Insights on frictional processes in sheared clastic marine sediments using ultrasonic nondestructive testing

We investigate changes in the elastic properties of deforming core materials recovered from the Nankai Trough Accretionary Prism along the IODP NanTroSEIZE transect. We shear clastic marine sediments while simultaneously making ultrasonic velocity measurements across the deforming layers. Examining the resulting changes in elastic moduli at the laboratory scale allows us to identify characteristic “fingerprints” of deformation style during direct-shear experiments, which may then be compared with measurements conducted at the field scale to infer how deformation is localized within the accretionary prism. Identifying relationships between hold time and attenuation may also shed light on fault healing mechanisms taking place immediately following a rupture. Together the effects of sliding rate and hold time on elastic moduli provide us with new ways of constraining the mechanical behavior of large plat-boundary settings throughout the seismic cycle.
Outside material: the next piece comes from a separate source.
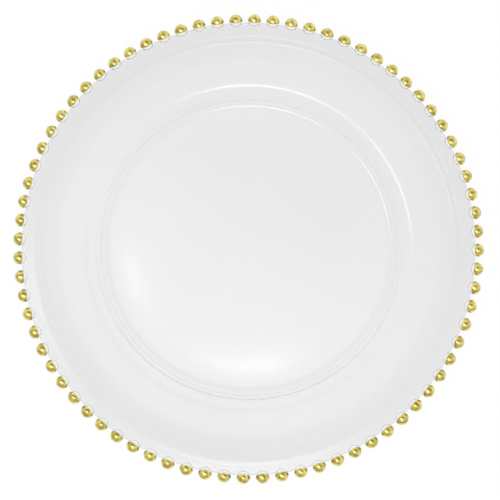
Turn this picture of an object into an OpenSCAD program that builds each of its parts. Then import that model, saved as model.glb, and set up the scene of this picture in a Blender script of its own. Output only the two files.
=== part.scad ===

We tested intact core material, remolded layers, and disaggregated granular powders derived from a range of depths from IODP sites C0007 and C0004 penetrating the frontal thrust and a large out-of-sequence thrust in the outer prism, respectively. Samples were deformed in a double-direct shear configuration, varying first the strain rate and then subjecting the gouge layer to a series of slides and holds of increasing duration. Elastic wave propagation depends on micromechanical interactions and gouge layer strength, so as the shear zone evolves changes in elastic wavespeed provide a means to interrogate strain materials non-destructively, providing insight into frictional processes and mechanics as that deformation is taking place. Our results suggest that there are characteristic changes in P and S-wave velocity and attenuation for marine clastic to hemipelagic sediments as a function of sliding rate and hold time. Ultimately, examining variation in elastic moduli during a simulated seismic cycle may provide insight into the nature of deformation taking place within original or synthetic fault gouge.